I would abandon the long if any of the following occur: (1) quarterly results show persistent contraction in net new customers or account expansion, (2) management provides no credible timeline for AI monetization and guidance remains vague, (3) a material increase in outstanding legal exposure is disclosed, or (4) price breaks and holds below $62 with rising volume, signaling a renewed leg down in sentiment.

Conclusion & stance

monday.com presents a tactical long opportunity at $76.20 based on improved technicals, elevated short positioning and the potential for positive catalysts (product/AI announcements, earnings stabilization, legal clarity). This is a high-risk, event-driven trade best sized small and managed with a strict $66 stop.
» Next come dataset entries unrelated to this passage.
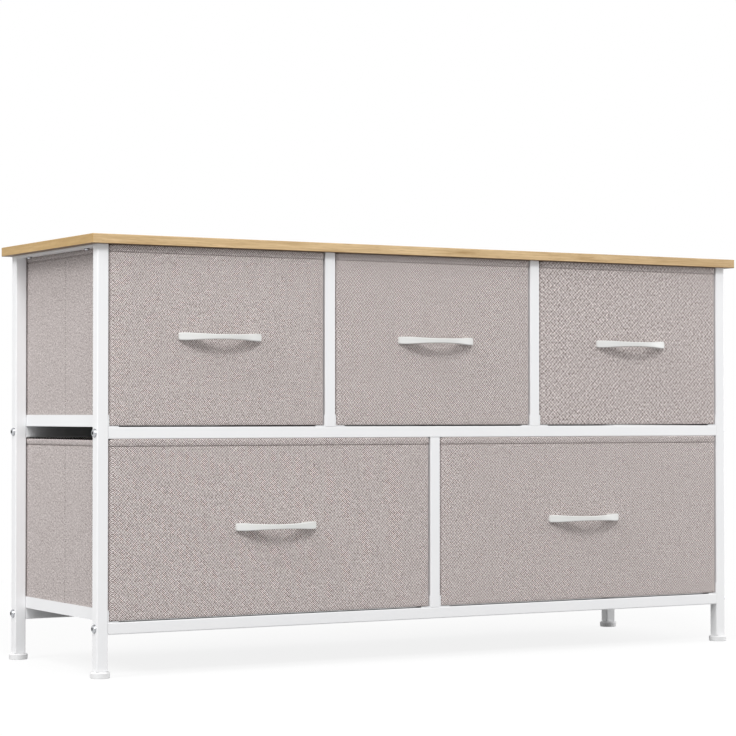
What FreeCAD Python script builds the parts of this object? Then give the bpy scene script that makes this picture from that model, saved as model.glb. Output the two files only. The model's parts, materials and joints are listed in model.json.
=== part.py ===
import FreeCAD, Part
import os
from FreeCAD import Placement, Rotation, Vector

# Fabric drawer dresser: a steel tube frame on four round feet carries a laminate top board.
# Three fabric drawers stand side by side in the upper row and two wider ones in the lower row.
# Each drawer rides on a pair of L-shaped runners and pulls straight out to the front. The
# runners also tie the front of the frame to the back.
#
# Millimetres. +X runs to the right, the front faces -Y and +Z is up. The origin is on the
# floor, under the middle of the whole dresser, from the handles to the back of the top board.

# ---- Driving dimensions ----------------------------------------------------------------

# Top board
TOP_LENGTH = 1000.0
TOP_DEPTH = 300.0
TOP_THICKNESS = 12.0
TOP_EDGE_EASE = 0.6
TOP_OVERHANG_SIDE = 11.0
TOP_OVERHANG_FRONT = 10.0

# Square steel tube, used for every leg, rail and post
TUBE = 15.0
TUBE_WALL = 1.0
TUBE_CORNER = 1.5

# Heights in the frame
FOOT_HEIGHT = 8.5
BOTTOM_RAIL_UNDERSIDE = 53.0
BAY_HEIGHT = 225.5

# Names of the drawers in each row, from left to right
UPPER_ROW = ("upper_left", "upper_middle", "upper_right")
LOWER_ROW = ("lower_left", "lower_right")

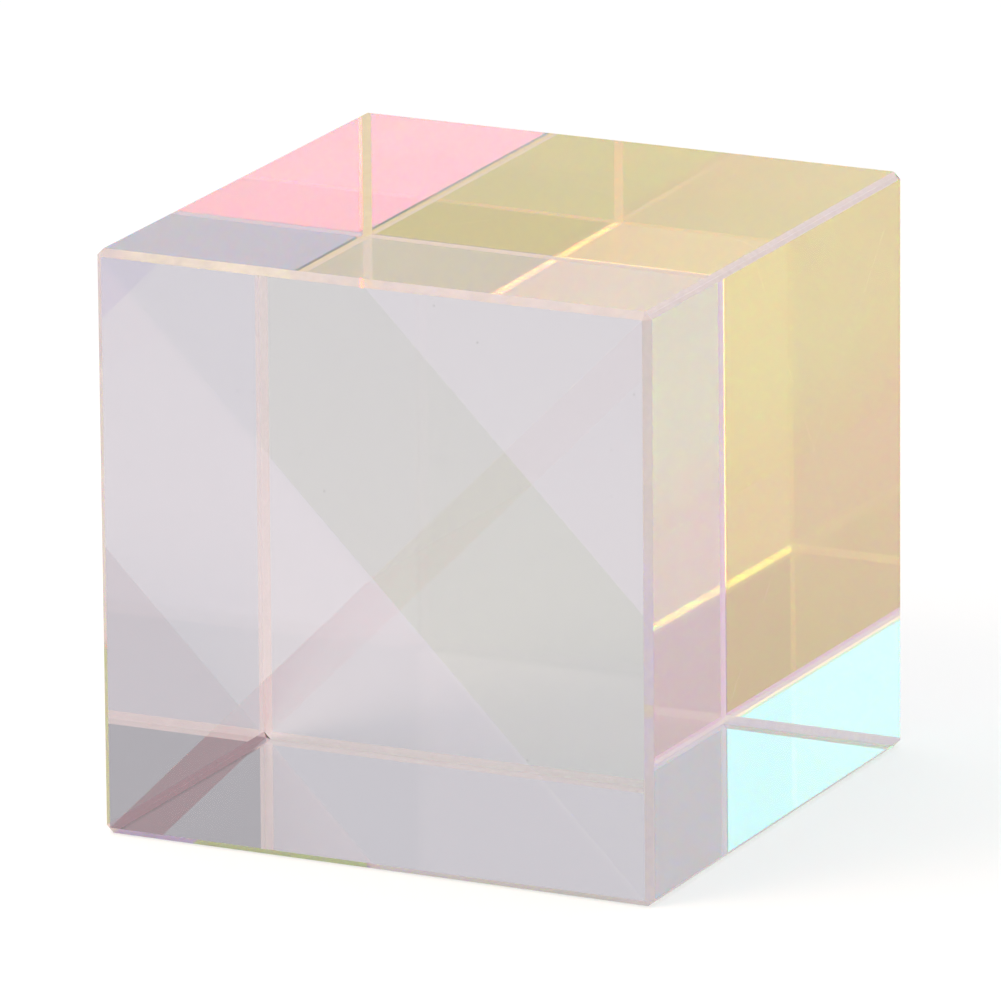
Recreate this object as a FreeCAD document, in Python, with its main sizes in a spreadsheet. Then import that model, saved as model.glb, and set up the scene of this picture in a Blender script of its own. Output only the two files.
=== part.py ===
"""Dichroic prism cube: four right-angle glass prisms cemented round one axis, in millimetres.

The prism axis runs along Y, so the two square end faces (-Y and +Y) show the glue lines as an X, and the
four side faces (+X, -X, +Z, -Z) are the prisms' broad faces. The cube rests on -Z, with its origin at the
centre of the bottom.

It is made as the real one is. Two pairs of prisms are cemented into half cubes, with the film that
reflects red inside them. The half cubes are cemented along the other diagonal, over the film that reflects
blue. Then the whole block is ground and polished flush, and each of its twelve edges is bevelled.
"""

import FreeCAD, Part
import Sketcher
from FreeCAD import Placement, Rotation, Vector

import os

# Driving dimensions in millimetres
SIZES = {
    "side_width": 25.0,
    "prism_length": 25.0,
    "bevel_leg": 0.3,
    "red_film_thickness": 0.003,
    "blue_film_thickness": 0.003,
    "pair_cement_thickness": 0.01,
    "main_cement_thickness": 0.01,
}

doc = FreeCAD.newDocument("PrismCube")
sheet = doc.addObject("Spreadsheet::Sheet", "Sizes")
for row, (alias, value) in enumerate(SIZES.items(), start=1):
    sheet.set(f"A{row}", str(value))
    sheet.setAlias(f"A{row}", alias)
doc.recompute()

# Each film lies centred on its diagonal plane, and the cement fills one side of it.
# These are the distances from the diagonal plane to the glass on the film's side and on the cement's side.
RED_FILM_SIDE = "Sizes.red_film_thickness / 2"
RED_CEMENT_SIDE = f"({RED_FILM_SIDE} + Sizes.pair_cement_thickness)"
BLUE_FILM_SIDE = "Sizes.blue_film_thickness / 2"
BLUE_CEMENT_SIDE = f"({BLUE_FILM_SIDE} + Sizes.main_cement_thickness)"

# The way from the prism axis out to a long edge of the cube, before it is bevelled
EDGE_REACH = "Sizes.side_width / sqrt(2)"

SKETCH_ORIGIN = (-1, 1)


def camel(label):
    """The label in capitals and without underscores, for names inside the document."""
    return label.title().replace("_", "")


def turned_body(label, turn):
    """A body whose frame sits at the cube's centre, turned about the prism axis by that many degrees."""
    body = doc.addObject("PartDesign::Body", camel(label) + "Blank")
    body.Placement = Placement(Vector(0, 0, 0), Rotation(Vector(0, 1, 0), turn))
    body.setExpression("Placement.Base.z", "Sizes.side_width / 2")
    return body


def section_sketch(body, corners):
    """A closed outline through the corners, across the prism axis, with the numbers of its lines.

    Its X and Y are the body's X and Z, and it lies in the middle of the prism's length.
    """
    sketch = body.newObject("Sketcher::SketchObject", body.Name + "Section")
    plane = next(feature for feature in body.Origin.OriginFeatures if feature.Role == "XZ_Plane")
    sketch.AttachmentSupport = [(plane, "")]
    sketch.MapMode = "FlatFace"
    lines = []
    for start, end in zip(corners, corners[1:] + corners[:1]):
        lines.append(sketch.addGeometry(Part.LineSegment(Vector(*start, 0), Vector(*end, 0)), False))
    for line, following in zip(lines, lines[1:] + lines[:1]):
        sketch.addConstraint(Sketcher.Constraint("Coincident", line, 2, following, 1))
    return sketch, lines


def bind_distance(sketch, kind, start, end, drawn, name, expression):
    """Adds a horizontal or vertical distance between two points and ties it to the spreadsheet."""
    index = sketch.addConstraint(Sketcher.Constraint(kind, *start, *end, drawn))
    sketch.renameConstraint(index, name)
    sketch.setExpression(f"Constraints.{name}", expression)


def pad_along_axis(body, sketch):
    """Pads the section to the prism's length, half of it to each side of the sketch."""
    feature = body.newObject("PartDesign::Pad", body.Name + "Pad")
    feature.Profile = sketch
    feature.SideType = "Symmetric"
    feature.setExpression("Length", "Sizes.prism_length")
    sketch.Visibility = False
    doc.recompute()
    return feature


# The form of the finished block: every edge is bevelled at 45 degrees, and each corner, where three bevels
# meet, ends in a small flat
ground_form = turned_body("ground_form", 0)
half_width = SIZES["side_width"] / 2
square, square_lines = section_sketch(
    ground_form,
    [
        (-half_width, -half_width), (half_width, -half_width),
        (half_width, half_width), (-half_width, half_width),
    ],
)
bottom_line, right_line, top_line, left_line = square_lines
for line in (bottom_line, top_line):
    square.addConstraint(Sketcher.Constraint("Horizontal", line))
for line in (right_line, left_line):
    square.addConstraint(Sketcher.Constraint("Vertical", line))
square.addConstraint(Sketcher.Constraint("Equal", bottom_line, right_line))
square.addConstraint(Sketcher.Constraint("Symmetric", bottom_line, 1, top_line, 1, *SKETCH_ORIGIN))
bind_distance(
    square, "DistanceX", (bottom_line, 1), (bottom_line, 2), 2 * half_width, "width", "Sizes.side_width"
)
ground_block = pad_along_axis(ground_form, square)
bevels = ground_form.newObject("PartDesign::Chamfer", "EdgeBevels")
bevels.Base = (ground_block, [f"Edge{number}" for number in range(1, len(ground_block.Shape.Edges) + 1)])
bevels.setExpression("Size", "Sizes.bevel_leg")
ground_form.Tip = bevels
doc.recompute()


def finish_piece(label, blank):
    """What the grinding leaves of a piece: the part of its blank that lies inside the ground form."""
    piece = doc.addObject("Part::Common", camel(label))
    piece.Label = label
    piece.Base = blank
    piece.Tool = ground_form
    return piece


def make_prism(label, turn, left_setback, right_setback):
    """One right-angle prism, drawn with its broad face up and its right angle at the cube's centre.

    Each leg stands back from the diagonal plane beside it by the setback on that side, which leaves room
    for the film, or for the film and the cement. Along the broad face that is the root of two as much.
    """
    body = turned_body(label, turn)
    section, lines = section_sketch(body, [(0, 0), (half_width, half_width), (-half_width, half_width)])
    right_leg, broad_face, left_leg = lines
    section.addConstraint(Sketcher.Constraint("Horizontal", broad_face))
    section.addConstraint(Sketcher.Constraint("Perpendicular", right_leg, left_leg))
    section.addConstraint(Sketcher.Constraint("Equal", right_leg, left_leg))
    right_end = (broad_face, 1)
    left_end = (broad_face, 2)
    bind_distance(
        section, "DistanceY", SKETCH_ORIGIN, right_end, half_width, "face_height", "Sizes.side_width / 2"
    )
    bind_distance(
        section, "DistanceX", SKETCH_ORIGIN, right_end, half_width,
        "right_end", f"Sizes.side_width / 2 - sqrt(2) * {right_setback}",
    )
    bind_distance(
        section, "DistanceX", left_end, SKETCH_ORIGIN, half_width,
        "left_end", f"Sizes.side_width / 2 - sqrt(2) * {left_setback}",
    )
    pad_along_axis(body, section)
    return finish_piece(label, body)


def make_layer(label, turn, inner_end, outer_end, lower_face, thickness):
    """A film or cement layer that lies flat on a diagonal plane, which the turn brings level.

    inner_end and outer_end are how far its two ends lie from the prism axis, and lower_face is the height
    of its lower face above the diagonal plane.
    """
    body = turned_body(label, turn)
    drawn_thickness = SIZES["main_cement_thickness"]
    drawn_start = half_width / 2
    section, lines = section_sketch(
        body,
        [(drawn_start, 0), (half_width, 0), (half_width, drawn_thickness), (drawn_start, drawn_thickness)],
    )
    lower_line, outer_line, upper_line, inner_line = lines
    for line in (lower_line, upper_line):
        section.addConstraint(Sketcher.Constraint("Horizontal", line))
    for line in (outer_line, inner_line):
        section.addConstraint(Sketcher.Constraint("Vertical", line))
    section.addConstraint(Sketcher.Constraint("PointOnObject", lower_line, 1, -1))
    bind_distance(
        section, "DistanceX", (lower_line, 1), (lower_line, 2), half_width - drawn_start,
        "run", f"{outer_end} - {inner_end}",
    )
    bind_distance(
        section, "DistanceX", SKETCH_ORIGIN, (lower_line, 2), half_width, "outer_end", outer_end
    )
    bind_distance(
        section, "DistanceY", (outer_line, 1), (outer_line, 2), drawn_thickness, "thickness", thickness
    )
    section.setExpression("AttachmentOffset.Base.y", lower_face)
    pad_along_axis(body, section)
    return finish_piece(label, body)


# The four prisms, each turned a quarter further round the axis from the top one
pieces = [
    make_prism("top_prism", 0, BLUE_FILM_SIDE, RED_FILM_SIDE),
    make_prism("right_prism", 90, RED_CEMENT_SIDE, BLUE_FILM_SIDE),
    make_prism("bottom_prism", 180, BLUE_CEMENT_SIDE, RED_CEMENT_SIDE),
    make_prism("left_prism", 270, RED_FILM_SIDE, BLUE_CEMENT_SIDE),
]

# The film that reflects red, on a leg of the top prism and one of the left prism, and the cement that
# joins each of them to the next prism. Both stop at the joint between the half cubes.
# A turn of -45 degrees points a layer to the cube's upper right edge, and 135 to its lower left one.
RED_THICKNESS = "Sizes.red_film_thickness"
PAIR_THICKNESS = "Sizes.pair_cement_thickness"
pieces += [
    make_layer("upper_red_film", -45, BLUE_FILM_SIDE, EDGE_REACH, f"-{RED_FILM_SIDE}", RED_THICKNESS),
    make_layer("upper_cement", -45, BLUE_FILM_SIDE, EDGE_REACH, f"-{RED_CEMENT_SIDE}", PAIR_THICKNESS),
    make_layer("lower_red_film", 135, BLUE_CEMENT_SIDE, EDGE_REACH, f"-{RED_FILM_SIDE}", RED_THICKNESS),
    make_layer("lower_cement", 135, BLUE_CEMENT_SIDE, EDGE_REACH, RED_FILM_SIDE, PAIR_THICKNESS),
]

# The film that reflects blue, on the whole diagonal face of the upper right half cube, and the cement that
# joins it to the other half cube. A turn of 45 degrees points them to the lower right edge.
BLUE_THICKNESS = "Sizes.blue_film_thickness"
MAIN_THICKNESS = "Sizes.main_cement_thickness"
pieces += [
    make_layer("blue_film", 45, f"-{EDGE_REACH}", EDGE_REACH, f"-{BLUE_FILM_SIDE}", BLUE_THICKNESS),
    make_layer("main_cement", 45, f"-{EDGE_REACH}", EDGE_REACH, f"-{BLUE_CEMENT_SIDE}", MAIN_THICKNESS),
]

doc.recompute()

for item in doc.Objects:
    if "Invalid" in item.State or "Error" in item.State:
        raise RuntimeError(f"{item.Label} failed: {item.State}")
for piece in pieces:
    if piece.Shape.isNull() or not piece.Shape.isValid() or len(piece.Shape.Solids) != 1:
        raise RuntimeError(f"{piece.Label} isn't one valid solid")

os.makedirs("parts", exist_ok=True)
for piece in pieces:
    piece.Shape.exportStep(f"parts/{piece.Label}.step")
    print(f"{piece.Label}: {piece.Shape.Volume:.4f} mm3, {len(piece.Shape.Faces)} faces")
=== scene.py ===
"""Dichroic prism cube on a plain pale table: polished glass, crossed colour films and ground edges."""

import math

import bpy
import numpy as np
from mathutils import Matrix, Vector


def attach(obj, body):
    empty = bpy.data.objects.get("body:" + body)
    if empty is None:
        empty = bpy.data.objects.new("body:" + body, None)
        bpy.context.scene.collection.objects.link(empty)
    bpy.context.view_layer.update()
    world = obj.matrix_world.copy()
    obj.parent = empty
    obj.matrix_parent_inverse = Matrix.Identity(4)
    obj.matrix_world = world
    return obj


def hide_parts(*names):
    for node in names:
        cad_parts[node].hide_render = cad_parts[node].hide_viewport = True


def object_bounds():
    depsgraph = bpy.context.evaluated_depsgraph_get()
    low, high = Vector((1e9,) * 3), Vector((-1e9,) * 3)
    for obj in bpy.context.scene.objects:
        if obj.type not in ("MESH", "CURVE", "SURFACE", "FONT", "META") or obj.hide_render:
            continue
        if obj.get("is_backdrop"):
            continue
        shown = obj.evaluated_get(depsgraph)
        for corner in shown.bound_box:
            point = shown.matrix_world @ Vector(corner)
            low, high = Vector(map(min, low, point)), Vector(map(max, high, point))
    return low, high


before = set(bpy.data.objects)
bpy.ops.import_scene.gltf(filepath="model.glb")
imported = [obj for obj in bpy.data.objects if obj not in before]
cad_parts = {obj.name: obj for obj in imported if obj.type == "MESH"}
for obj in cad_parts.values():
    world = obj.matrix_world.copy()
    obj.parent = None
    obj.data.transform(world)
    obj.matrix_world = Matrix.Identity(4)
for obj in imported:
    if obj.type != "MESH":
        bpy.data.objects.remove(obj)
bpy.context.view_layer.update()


# The four prisms
# Right-angle prisms of clear crown glass, cut, lapped and polished on their broad faces and square ends.
# After cementing, the edges of the block are ground to narrow frosted bevels, and a little dust settles
# on the polish. The glass tint is fitted to this light and is darker than clear glass would be: most of it is
# painted shade, which dims everything seen through the glass to the grey of dimmer surroundings.

cube_low, cube_high = (Vector(corner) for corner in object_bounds())
CUBE_MIDDLE = (cube_low + cube_high) / 2
HALF_SIDE = (cube_high.x - cube_low.x) / 2
BEVEL_LEG = 0.0003

GLASS_IOR = 1.5168
# Painted shade: this tint dims all that is seen through the glass, far below what clear glass would pass.
GLASS_TINT_AND_SHADE = (0.655, 0.64, 0.69, 1.0)
# Painted light: the bottom passes more than the sides, lifting the cube's shadow beneath it, warmer on the
# left.
BOTTOM_LEFT_LIGHT = (0.99, 0.73, 0.54, 1.0)
BOTTOM_RIGHT_LIGHT = (0.98, 0.95, 0.84, 1.0)
# Painted light: the pink of the clear and mirrored shares of the bevels stands in for warm light reaching
# them.
GROUND_CLEAR_WARM_LIGHT = (1.0, 0.89, 0.87, 1.0)
GROUND_WHITE = (0.95, 0.90, 0.88, 1.0)
GROUND_MIRROR = (0.95, 0.84, 0.86, 1.0)
DUST_GREY = (0.62, 0.60, 0.59, 1.0)
DUST_BROWN = (0.20, 0.165, 0.14, 1.0)

SPECK_CELLS_PER_METRE = 1000.0
SPECK_RADIUS = 0.075
SPECK_SHARE = 0.1
BARE_CELLS = 0.3
HAZE_CLEAR = 0.35
HAZE_THICK = 0.7

# Scale of the patches, and the lowest and highest share
FACE_HAZE = (260.0, 0.0, 0.02)
GROUND_SCATTER = (700.0, 0.26, 0.36)
GROUND_CHALK = (900.0, 0.25, 0.45)

COARSER_OUTSIDE = 0.15
COARSER_FROM_INSIDE = 0.5
GRAZING_START = 0.58
GRAZING_END = 0.64
GROUND_MIRROR_ROUGHNESS = 0.12
GRAINS_PER_METRE = 22000.0
GRAIN_DEPTH = 6e-6

FACE_MARGIN = 0.1 * BEVEL_LEG
BOTTOM_FADE_START = -0.2 * HALF_SIDE
BOTTOM_FADE_END = 0.1 * HALF_SIDE
CEMENTED_LIMIT = HALF_SIDE * 0.5
POLISHED_LIMIT = HALF_SIDE * 1.1


def add_node(tree, kind, values=(), **settings):
    """A shader node with its settings and the given input values."""
    node = tree.nodes.new(kind)
    for name, value in settings.items():
        setattr(node, name, value)
    for name, value in dict(values).items():
        node.inputs[name].default_value = value
    return node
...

If management can show sustained enterprise momentum or clear AI monetization steps, the stock has room to re-rate toward the $100+ zone; if not, the recent derating has legitimate teeth and downside remains.

Key dates & notes

  • Lead plaintiff deadlines and heightened legal filings clustered around late April and early May 2026 (notably between 04/26/2026 and 05/08/2026) continue to create headlines.
  • Watch volume and short-volume prints closely; large short-volume days followed by above-average volume and price strength increase the chance of a squeeze.

Risks

  • Ongoing class action litigation and lead plaintiff activity could keep headline risk elevated and pressure the share price.
  • Rescinded guidance and slower account expansion could indicate prolonged growth deceleration, keeping multiples depressed.
  • Unclear / delayed AI monetization could remove a major upside narrative investors are expecting.
  • A broader risk-off rotation away from SaaS and growth stocks would likely push the stock lower despite idiosyncratic improvements.